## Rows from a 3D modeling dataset
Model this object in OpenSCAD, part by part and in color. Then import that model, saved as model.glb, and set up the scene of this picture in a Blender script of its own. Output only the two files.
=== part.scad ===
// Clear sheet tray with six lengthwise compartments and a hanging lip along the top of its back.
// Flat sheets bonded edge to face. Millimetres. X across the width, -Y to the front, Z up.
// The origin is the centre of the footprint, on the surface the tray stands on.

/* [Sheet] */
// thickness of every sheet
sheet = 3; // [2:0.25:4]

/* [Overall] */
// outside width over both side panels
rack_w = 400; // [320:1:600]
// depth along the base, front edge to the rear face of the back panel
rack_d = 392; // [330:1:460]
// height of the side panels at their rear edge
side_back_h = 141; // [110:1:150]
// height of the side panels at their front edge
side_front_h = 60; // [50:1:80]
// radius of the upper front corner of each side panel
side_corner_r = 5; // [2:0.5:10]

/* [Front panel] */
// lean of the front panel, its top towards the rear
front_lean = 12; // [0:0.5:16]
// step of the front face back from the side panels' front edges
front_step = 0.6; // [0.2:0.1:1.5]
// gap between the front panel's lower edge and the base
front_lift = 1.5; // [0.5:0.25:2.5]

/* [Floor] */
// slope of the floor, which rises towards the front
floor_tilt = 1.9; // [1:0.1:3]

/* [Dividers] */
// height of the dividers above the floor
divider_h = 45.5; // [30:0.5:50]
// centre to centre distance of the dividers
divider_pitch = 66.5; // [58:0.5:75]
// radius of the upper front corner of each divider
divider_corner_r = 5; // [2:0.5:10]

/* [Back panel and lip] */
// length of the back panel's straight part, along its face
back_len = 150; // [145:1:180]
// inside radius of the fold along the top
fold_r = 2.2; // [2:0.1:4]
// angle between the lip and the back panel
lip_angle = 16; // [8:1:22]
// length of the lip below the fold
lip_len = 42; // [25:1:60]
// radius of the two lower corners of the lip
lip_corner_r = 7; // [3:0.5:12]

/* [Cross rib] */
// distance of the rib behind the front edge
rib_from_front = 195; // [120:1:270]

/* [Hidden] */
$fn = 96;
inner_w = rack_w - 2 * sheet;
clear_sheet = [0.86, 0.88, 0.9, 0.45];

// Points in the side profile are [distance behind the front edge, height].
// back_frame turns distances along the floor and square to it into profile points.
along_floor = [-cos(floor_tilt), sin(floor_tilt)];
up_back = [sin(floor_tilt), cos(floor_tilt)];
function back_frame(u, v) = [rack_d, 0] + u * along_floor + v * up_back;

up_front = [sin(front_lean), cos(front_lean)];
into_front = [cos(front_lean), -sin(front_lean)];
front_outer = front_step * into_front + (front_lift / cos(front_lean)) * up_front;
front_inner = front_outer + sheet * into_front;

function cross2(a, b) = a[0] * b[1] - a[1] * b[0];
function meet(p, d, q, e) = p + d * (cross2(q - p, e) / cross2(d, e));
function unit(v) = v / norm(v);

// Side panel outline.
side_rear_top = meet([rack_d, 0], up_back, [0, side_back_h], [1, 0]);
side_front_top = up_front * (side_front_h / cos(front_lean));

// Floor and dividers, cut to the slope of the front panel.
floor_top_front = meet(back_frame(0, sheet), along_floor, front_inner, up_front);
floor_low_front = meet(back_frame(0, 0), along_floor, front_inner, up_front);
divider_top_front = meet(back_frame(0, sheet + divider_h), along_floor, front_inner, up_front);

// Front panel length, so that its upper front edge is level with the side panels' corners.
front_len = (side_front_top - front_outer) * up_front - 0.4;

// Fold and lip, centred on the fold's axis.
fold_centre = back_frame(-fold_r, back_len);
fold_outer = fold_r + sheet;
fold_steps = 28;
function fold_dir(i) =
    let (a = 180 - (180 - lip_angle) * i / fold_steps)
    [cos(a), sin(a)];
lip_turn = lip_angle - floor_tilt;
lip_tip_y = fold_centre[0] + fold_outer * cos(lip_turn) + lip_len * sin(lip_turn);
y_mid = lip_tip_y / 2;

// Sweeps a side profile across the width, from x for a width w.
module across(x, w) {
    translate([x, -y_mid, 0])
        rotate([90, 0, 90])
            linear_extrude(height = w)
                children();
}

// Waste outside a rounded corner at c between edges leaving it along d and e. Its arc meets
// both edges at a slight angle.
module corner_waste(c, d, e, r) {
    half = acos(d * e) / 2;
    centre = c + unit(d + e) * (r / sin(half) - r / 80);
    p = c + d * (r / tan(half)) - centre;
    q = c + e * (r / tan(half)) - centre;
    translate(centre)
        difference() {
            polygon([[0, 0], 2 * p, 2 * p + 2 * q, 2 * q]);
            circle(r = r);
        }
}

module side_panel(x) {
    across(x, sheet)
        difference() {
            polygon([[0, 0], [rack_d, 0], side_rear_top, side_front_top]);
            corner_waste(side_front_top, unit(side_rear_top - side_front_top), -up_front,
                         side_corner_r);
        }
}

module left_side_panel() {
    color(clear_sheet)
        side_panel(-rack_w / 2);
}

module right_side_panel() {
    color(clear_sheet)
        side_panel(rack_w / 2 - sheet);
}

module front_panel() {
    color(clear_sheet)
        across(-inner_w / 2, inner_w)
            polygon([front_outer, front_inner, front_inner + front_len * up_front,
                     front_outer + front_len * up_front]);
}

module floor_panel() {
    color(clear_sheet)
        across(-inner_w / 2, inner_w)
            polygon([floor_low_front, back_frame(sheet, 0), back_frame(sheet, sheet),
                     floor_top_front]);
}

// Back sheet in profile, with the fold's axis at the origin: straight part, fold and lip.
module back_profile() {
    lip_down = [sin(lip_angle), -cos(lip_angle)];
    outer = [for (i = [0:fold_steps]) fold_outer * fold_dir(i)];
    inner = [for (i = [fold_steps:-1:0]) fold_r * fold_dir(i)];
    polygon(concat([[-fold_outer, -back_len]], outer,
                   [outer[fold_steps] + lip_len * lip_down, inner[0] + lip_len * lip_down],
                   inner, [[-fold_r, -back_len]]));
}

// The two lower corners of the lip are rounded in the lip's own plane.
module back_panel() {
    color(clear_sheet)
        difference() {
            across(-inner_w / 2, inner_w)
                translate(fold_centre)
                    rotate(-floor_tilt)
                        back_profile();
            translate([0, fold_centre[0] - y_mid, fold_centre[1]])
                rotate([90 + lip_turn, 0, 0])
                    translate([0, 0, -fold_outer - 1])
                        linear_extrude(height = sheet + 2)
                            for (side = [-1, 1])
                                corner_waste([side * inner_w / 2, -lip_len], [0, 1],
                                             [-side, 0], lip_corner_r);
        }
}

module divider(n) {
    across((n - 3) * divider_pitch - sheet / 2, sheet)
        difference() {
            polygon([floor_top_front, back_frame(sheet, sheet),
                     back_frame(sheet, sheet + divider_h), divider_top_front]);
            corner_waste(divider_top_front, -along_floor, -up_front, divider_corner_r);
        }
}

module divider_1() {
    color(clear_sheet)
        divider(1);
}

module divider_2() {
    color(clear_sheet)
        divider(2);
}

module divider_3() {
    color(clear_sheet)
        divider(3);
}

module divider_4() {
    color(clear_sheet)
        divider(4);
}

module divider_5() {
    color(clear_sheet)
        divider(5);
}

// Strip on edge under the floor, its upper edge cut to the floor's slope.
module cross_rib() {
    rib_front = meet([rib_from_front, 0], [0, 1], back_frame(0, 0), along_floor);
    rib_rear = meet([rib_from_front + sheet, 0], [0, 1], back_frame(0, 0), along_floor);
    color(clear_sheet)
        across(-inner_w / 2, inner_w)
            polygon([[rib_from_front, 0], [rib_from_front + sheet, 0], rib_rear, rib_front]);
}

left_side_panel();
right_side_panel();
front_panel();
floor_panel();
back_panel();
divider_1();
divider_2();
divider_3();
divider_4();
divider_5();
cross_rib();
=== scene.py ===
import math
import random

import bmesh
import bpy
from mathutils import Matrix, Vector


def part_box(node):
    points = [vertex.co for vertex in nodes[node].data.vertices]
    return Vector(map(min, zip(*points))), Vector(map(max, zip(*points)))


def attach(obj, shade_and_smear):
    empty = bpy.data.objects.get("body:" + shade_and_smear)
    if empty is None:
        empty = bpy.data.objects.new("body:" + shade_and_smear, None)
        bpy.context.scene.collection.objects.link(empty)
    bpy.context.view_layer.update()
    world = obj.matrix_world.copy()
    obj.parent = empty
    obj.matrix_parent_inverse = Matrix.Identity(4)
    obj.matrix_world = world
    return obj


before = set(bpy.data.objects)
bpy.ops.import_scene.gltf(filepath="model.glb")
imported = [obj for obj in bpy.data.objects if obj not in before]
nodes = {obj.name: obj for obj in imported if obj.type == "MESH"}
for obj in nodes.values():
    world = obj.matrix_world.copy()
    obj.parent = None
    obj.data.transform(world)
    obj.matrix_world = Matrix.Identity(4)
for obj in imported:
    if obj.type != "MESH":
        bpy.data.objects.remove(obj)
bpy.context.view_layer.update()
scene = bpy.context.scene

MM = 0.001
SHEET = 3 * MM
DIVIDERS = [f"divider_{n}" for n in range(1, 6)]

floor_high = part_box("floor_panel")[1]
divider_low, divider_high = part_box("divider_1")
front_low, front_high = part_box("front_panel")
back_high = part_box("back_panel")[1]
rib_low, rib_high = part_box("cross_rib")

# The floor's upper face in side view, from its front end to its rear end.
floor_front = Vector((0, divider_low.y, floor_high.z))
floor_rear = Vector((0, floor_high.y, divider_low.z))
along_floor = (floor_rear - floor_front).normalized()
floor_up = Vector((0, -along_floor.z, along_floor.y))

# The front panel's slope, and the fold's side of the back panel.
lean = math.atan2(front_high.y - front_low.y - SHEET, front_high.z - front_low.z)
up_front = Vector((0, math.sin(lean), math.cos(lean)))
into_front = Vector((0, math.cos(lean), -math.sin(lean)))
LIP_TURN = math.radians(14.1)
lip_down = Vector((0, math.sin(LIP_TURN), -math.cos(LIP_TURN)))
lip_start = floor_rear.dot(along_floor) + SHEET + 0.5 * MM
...
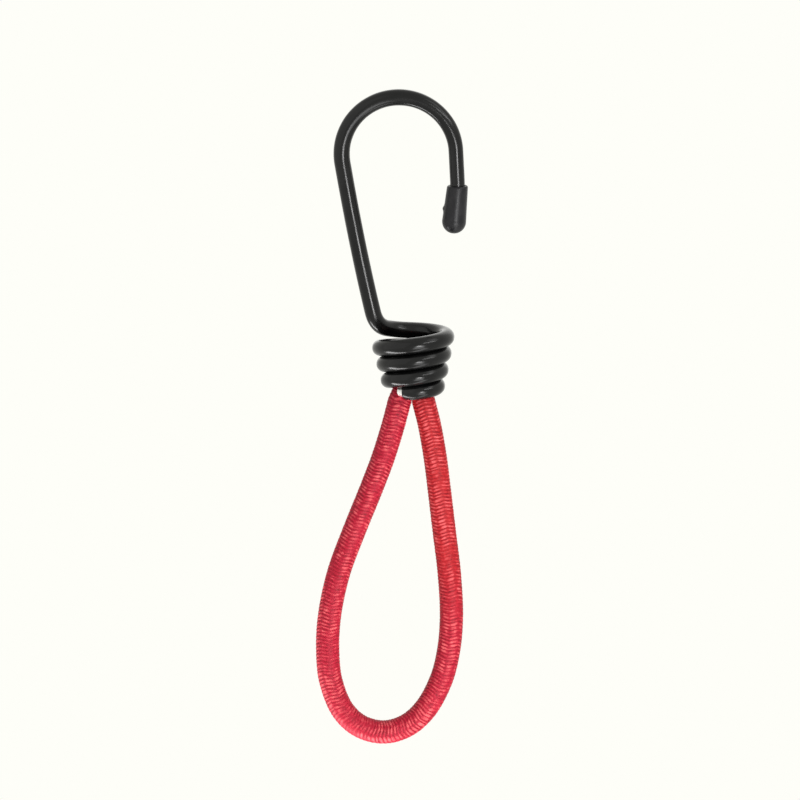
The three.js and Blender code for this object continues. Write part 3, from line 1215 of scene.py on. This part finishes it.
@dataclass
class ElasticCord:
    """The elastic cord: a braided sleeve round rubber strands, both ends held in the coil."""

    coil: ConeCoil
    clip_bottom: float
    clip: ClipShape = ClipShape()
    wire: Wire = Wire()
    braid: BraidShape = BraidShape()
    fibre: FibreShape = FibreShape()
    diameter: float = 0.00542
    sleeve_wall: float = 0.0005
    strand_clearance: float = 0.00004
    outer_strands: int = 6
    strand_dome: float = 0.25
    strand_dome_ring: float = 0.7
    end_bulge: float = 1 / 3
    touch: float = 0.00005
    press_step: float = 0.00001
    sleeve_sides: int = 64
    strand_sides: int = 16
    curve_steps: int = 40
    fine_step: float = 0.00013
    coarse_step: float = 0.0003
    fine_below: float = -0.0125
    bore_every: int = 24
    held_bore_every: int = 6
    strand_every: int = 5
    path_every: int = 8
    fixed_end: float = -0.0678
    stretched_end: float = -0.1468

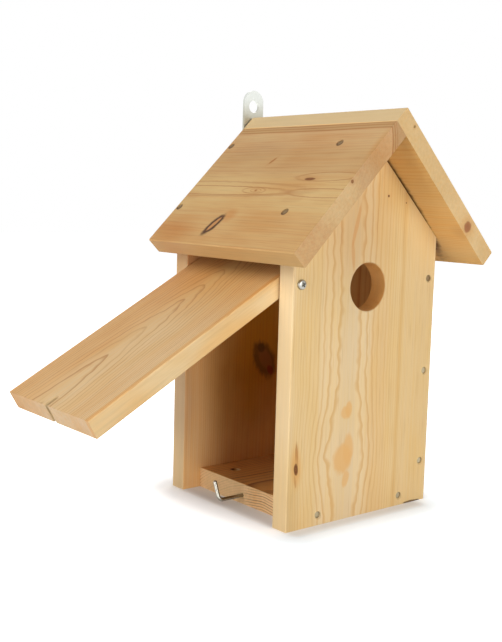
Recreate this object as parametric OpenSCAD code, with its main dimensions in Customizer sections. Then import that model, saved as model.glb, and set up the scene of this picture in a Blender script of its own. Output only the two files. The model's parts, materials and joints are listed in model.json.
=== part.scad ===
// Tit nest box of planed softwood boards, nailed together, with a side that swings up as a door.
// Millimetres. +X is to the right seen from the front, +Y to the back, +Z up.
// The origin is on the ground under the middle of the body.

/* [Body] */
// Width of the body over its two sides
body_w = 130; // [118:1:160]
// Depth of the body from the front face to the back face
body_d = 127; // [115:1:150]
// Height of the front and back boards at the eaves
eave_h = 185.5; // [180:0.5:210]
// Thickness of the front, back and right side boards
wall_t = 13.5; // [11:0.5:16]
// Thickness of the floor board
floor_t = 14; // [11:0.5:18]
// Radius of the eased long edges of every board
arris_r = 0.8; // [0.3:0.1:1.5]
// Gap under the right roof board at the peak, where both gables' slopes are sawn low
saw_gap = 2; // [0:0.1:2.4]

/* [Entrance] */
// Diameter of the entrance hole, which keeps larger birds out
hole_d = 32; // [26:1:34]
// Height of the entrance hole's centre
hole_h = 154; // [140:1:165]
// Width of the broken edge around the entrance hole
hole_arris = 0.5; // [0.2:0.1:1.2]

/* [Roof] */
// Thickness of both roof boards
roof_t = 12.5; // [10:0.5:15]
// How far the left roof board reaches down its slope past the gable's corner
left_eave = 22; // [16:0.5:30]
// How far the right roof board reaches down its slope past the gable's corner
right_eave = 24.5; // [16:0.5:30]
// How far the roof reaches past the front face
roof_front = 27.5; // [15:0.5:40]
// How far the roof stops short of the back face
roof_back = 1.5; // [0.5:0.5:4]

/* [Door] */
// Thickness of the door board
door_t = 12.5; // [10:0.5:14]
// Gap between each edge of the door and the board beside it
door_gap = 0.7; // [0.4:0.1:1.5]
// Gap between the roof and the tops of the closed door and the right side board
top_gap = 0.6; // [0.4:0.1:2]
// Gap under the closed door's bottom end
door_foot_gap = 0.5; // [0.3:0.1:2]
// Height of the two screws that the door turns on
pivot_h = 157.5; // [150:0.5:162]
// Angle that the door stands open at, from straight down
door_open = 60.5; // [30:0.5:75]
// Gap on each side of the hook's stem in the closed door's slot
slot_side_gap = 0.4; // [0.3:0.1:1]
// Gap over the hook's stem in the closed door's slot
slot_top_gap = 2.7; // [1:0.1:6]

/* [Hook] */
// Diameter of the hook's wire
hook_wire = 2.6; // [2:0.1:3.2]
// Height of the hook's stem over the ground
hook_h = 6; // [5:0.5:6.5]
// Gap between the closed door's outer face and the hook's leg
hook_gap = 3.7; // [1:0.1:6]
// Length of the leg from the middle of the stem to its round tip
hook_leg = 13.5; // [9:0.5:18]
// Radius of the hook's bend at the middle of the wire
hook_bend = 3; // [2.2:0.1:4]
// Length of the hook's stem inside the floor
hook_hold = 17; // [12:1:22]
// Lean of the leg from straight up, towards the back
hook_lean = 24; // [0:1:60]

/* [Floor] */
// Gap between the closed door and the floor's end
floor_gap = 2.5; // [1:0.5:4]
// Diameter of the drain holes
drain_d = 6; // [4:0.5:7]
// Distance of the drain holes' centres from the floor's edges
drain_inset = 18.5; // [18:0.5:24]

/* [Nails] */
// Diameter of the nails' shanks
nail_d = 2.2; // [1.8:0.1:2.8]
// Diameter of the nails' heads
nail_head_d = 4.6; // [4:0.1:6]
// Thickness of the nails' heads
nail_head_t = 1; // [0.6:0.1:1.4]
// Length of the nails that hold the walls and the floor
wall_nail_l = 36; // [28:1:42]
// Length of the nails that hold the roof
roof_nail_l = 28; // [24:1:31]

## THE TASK
Repeat exactly the lines running from the one with "left_side_panel();" through the one with "obj.matrix_world = world", both included.

## WORKED ANSWER
left_side_panel();
right_side_panel();
front_panel();
floor_panel();
back_panel();
divider_1();
divider_2();
divider_3();
divider_4();
divider_5();
cross_rib();
=== scene.py ===
import math
import random

import bmesh
import bpy
from mathutils import Matrix, Vector


def part_box(node):
    points = [vertex.co for vertex in nodes[node].data.vertices]
    return Vector(map(min, zip(*points))), Vector(map(max, zip(*points)))


def attach(obj, shade_and_smear):
    empty = bpy.data.objects.get("body:" + shade_and_smear)
    if empty is None:
        empty = bpy.data.objects.new("body:" + shade_and_smear, None)
        bpy.context.scene.collection.objects.link(empty)
    bpy.context.view_layer.update()
    world = obj.matrix_world.copy()
    obj.parent = empty
    obj.matrix_parent_inverse = Matrix.Identity(4)
    obj.matrix_world = world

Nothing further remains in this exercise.